Papa was exactly like Anand. Like him, he shared all his happiness with the world, while keeping all his grief within (maybe that caused the downfall in his health over the last few years).
He had his share of flaws, but he was a genuinely good man – good in a pure, innocent, unfailing way.
He wanted, more than anything, to do good in the world, to always do the right thing. That is one attribute I picked up from him, and I thank God I did that.
Another thing I learned from Papa was that the best life one could live was not one in which a person did big, great things that influenced the lives of millions, but one in which you made a difference in the part of the world you touched, no matter how small.
He said that a life in which you helped only one person because that was the only opportunity you had to help someone else was just as great a life as that of someone who changed the lives of millions.
Papa was a wonderful writer, and I believe he wanted to do more of it after college. However, being the eldest in the family, he was not given any option by my grandfather other than joining the family business which then took away all his time.
Now, as I look back to his life, I wonder if our dreams are really our own, or if we are all destined to fulfill the unrealized dreams of our parents.

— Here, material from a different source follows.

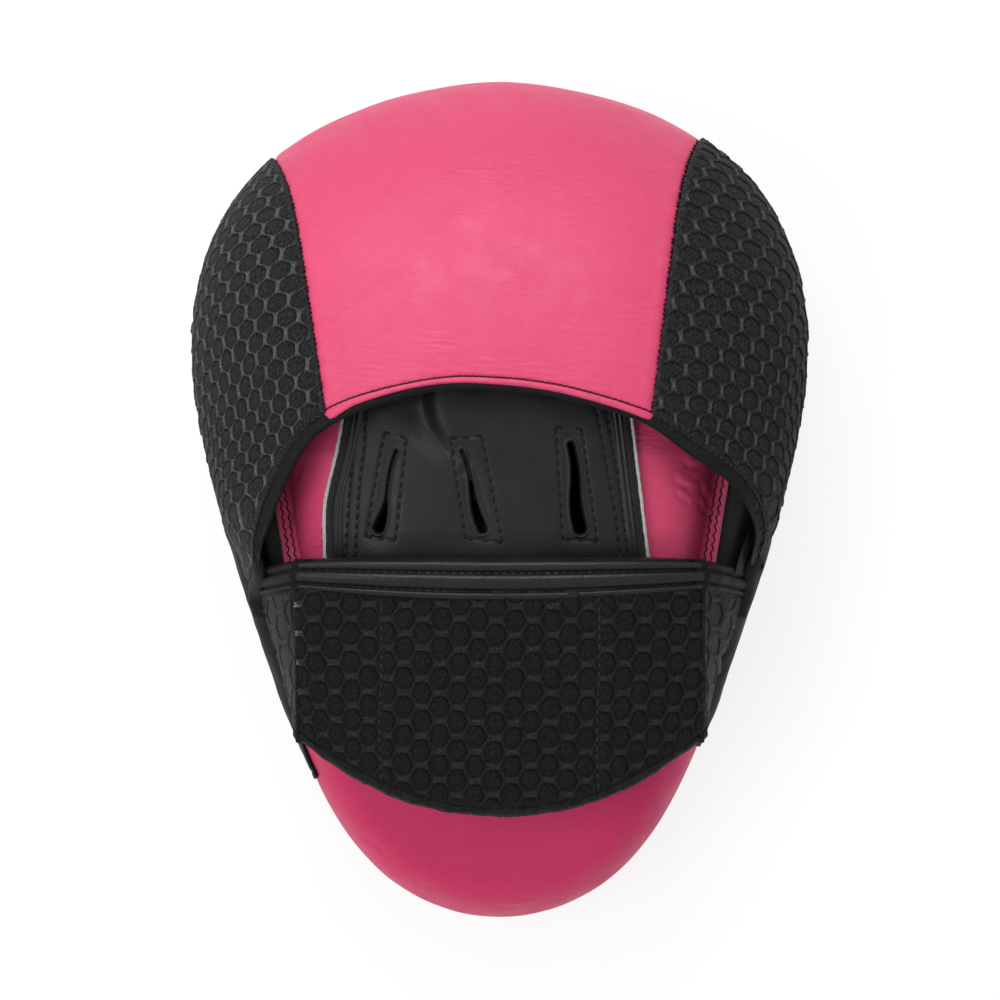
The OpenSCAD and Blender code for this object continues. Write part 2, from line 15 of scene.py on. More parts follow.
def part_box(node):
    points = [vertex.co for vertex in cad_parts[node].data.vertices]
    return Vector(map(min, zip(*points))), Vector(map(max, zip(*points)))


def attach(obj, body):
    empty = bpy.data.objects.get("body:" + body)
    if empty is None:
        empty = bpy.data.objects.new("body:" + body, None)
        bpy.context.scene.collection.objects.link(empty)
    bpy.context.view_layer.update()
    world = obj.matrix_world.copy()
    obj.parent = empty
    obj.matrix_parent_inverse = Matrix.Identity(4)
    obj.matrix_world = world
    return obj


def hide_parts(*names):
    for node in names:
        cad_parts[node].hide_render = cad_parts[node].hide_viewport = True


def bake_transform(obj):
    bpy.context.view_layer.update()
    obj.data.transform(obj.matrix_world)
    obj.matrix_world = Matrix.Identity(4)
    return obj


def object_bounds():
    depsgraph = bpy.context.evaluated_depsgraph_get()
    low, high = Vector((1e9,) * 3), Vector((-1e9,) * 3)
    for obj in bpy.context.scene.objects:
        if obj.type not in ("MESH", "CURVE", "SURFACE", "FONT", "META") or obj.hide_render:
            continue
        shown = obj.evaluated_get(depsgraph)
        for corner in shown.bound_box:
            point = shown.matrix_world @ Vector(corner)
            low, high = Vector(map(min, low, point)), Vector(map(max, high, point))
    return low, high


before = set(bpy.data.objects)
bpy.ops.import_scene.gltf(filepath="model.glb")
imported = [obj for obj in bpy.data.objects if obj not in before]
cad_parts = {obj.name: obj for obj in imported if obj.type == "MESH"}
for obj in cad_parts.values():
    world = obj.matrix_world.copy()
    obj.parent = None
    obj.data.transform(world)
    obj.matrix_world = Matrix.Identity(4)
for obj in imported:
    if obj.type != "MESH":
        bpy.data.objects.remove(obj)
cad_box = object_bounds()

MM = 0.001


# ---------------------------------------------------------------- sizes, as in the part's source

pad_low, pad_high = (np.array(corner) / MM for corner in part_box("pad_cover"))
PAST_RING = 0.26             # the outline's own end lies between two of the cover's rings
HALF_LENGTH = (pad_high[1] - pad_low[1]) / 2 + PAST_RING
MID_WIDTH = 173
HEAD_TAPER = 0.40
END_FULLNESS = 0.23
SHOULDER_PULL = 0.16
PAD_THICKNESS = 36
FACE_RADIUS = 420
BELLY_HEIGHT = 16
FRONT_ROUND = 8
BACK_ROUND = 12
LEATHER = 1.2
PIPING_D = 3
TARGET_D = 64
PALM_DROP = 70
LINING = 1
BALL_R = 27
BALL_HEIGHT = 11
BALL_DROP = 14
GLOVE_RISE = 28
GLOVE_HALF_WIDTH = 68
GLOVE_REACH = 100
GLOVE_TAIL = 58
FLANGE_WIDTH = 4
BACK_LEFT = 52
BACK_RIGHT = 45
BACK_PANEL = 2.2
MESH = 2.4
HOOD_FOAM = 6
HOOD_ROOM = 2
HOOD_LAP = 0.8
HOOD_STRETCH = 1.05
OPENING_CROWN = 32
OPENING_FOOT = 28
OPENING_RIGHT = 81
OPENING_LEFT = 79
CUFF_HALF_WIDTH = 59.5
CUFF_TOP = 17.5
CUFF_BOTTOM = 96
CUFF_SCOOP = 22
CUFF_SLOPE = 9
CUFF_FOAM = 4
BINDING_WIDTH = 8
HEM_D = 4
CLEAR = 0.3

SEAT_ANGLE = 40
SEAM_ANGLE = 65


def sin(a):
    return np.sin(np.radians(a))


def cos(a):
    return np.cos(np.radians(a))


def smooth(x):
    x = np.clip(x, 0, 1)
    return x * x * (3 - 2 * x)


def mix(a, b, u):
    return a * (1 - u) + b * u


def power(base, exponent):
    return np.maximum(base, 0) ** exponent


def bell(x, width):
    return np.exp(-(x / width) ** 2)


def steps(*runs):
    """Evenly spaced numbers, from runs of (first, last, count)."""
    return np.concatenate([np.linspace(*run) for run in runs])


def as_row(*runs):
    return steps(*runs)[None]


def as_column(*runs):
    return steps(*runs)[:, None]


def turn_angles(count):
    return np.linspace(0, 360, count, endpoint=False)


def grey(shade):
    return (shade,) * 3


def unit(v):
    return v / np.maximum(np.linalg.norm(v, axis=-1, keepdims=True), 1e-9)


SEAT_H = BELLY_HEIGHT + (PAD_THICKNESS - BELLY_HEIGHT) * sin(SEAT_ANGLE)
SEAT_INSET = BACK_ROUND * (1 - cos(SEAT_ANGLE))
SEAM_H = BELLY_HEIGHT * (1 - sin(SEAM_ANGLE))
SEAM_INSET = FRONT_ROUND * (1 - cos(SEAM_ANGLE))
PIPING_INSET = SEAM_INSET + PIPING_D / 2 + CLEAR
FACE_INSET = PIPING_INSET + PIPING_D / 2 + CLEAR
FLOOR_Z = math.sqrt((FACE_RADIUS + SEAM_H) ** 2 - (HALF_LENGTH - PIPING_INSET) ** 2) - PIPING_D / 2
PALM_H = PAD_THICKNESS + CLEAR
GLOVE_H = PALM_H + LEATHER + CLEAR
GLOVE_TOP_H = GLOVE_H + GLOVE_RISE
CAVITY_H = GLOVE_H + LINING
GLOVE_SIDE_D = BACK_PANEL + CLEAR
GLOVE_LINING_D = GLOVE_SIDE_D + LEATHER + 2 * CLEAR
HOOD_OUT = SEAT_INSET - HOOD_LAP - MESH
HOOD_STACK = MESH + 2 * CLEAR + HOOD_FOAM + CLEAR + LINING
HOOD_RISE = (GLOVE_TOP_H + HOOD_ROOM + HOOD_STACK - SEAT_H) * HOOD_STRETCH
CUFF_STACK = MESH + CLEAR + CUFF_FOAM + CLEAR + LINING
CUFF_H = GLOVE_TOP_H + 2 * CLEAR + 1 + CUFF_STACK
PANEL_D = MESH - LEATHER


# ---------------------------------------------------------------- the object's surfaces

def points(x, y, z):
    return np.stack(np.broadcast_arrays(x, y, z), axis=-1).astype(float)


def half_width(s):
    return MID_WIDTH / 2 * (1 + HEAD_TAPER * s + END_FULLNESS * s ** 2 - SHOULDER_PULL * s ** 3)


def rim(t, inset=0.0):
    return (half_width(sin(t)) - inset) * cos(t), (HALF_LENGTH - inset) * sin(t)


def radial(x, y, inset):
    s = y / (HALF_LENGTH - inset)
    return np.hypot(x / (half_width(s) - inset), s)


def bend(y, h):
    return np.sqrt((FACE_RADIUS + h) ** 2 - y ** 2) - FLOOR_Z


def bent(x, y, h):
    """Points in plan at a height over the curved face."""
    return points(x, y, bend(y, h))


def outline_t(y):
    return np.degrees(np.arcsin(y / HALF_LENGTH))


def side_inset(h):
    low = FRONT_ROUND * (1 - np.sqrt(power(1 - (np.maximum(BELLY_HEIGHT - h, 0) / BELLY_HEIGHT) ** 2, 1)))
    share = np.maximum(h - BELLY_HEIGHT, 0) / (PAD_THICKNESS - BELLY_HEIGHT)
    return low + BACK_ROUND * (1 - np.sqrt(power(1 - share ** 2, 1)))


def hood_h(x, y, d):
    return SEAT_H + (HOOD_RISE - d) * np.sqrt(power(1 - power(radial(x, y, HOOD_OUT + d), 3), 1))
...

As I remember Papa and celebrate his life, it strikes me that perhaps the best way to remember the life of someone who shaped and inspired you is to realize their dreams. Perhaps the best way to honour them is to carry the torch they dropped, to pick up the broken pieces of their hopes, to revisit their unfulfilled dreams and also their failures and turn them into successes.
Perhaps the best way I can celebrate Papa’s life is to try as hard as I can to walk in the world with the same compassion, humility, love, and joy that he carried with him so that the light of his life will not extinguish even after the passing of his mortal body.
“Your parents, they give you your life, but then they try to give you their life,” said Chuck Palahniuk, the noted American fiction novelist.
Papa, I realize now, gave me his life. I hope I stand up to it.
For now, I can do nothing but miss him.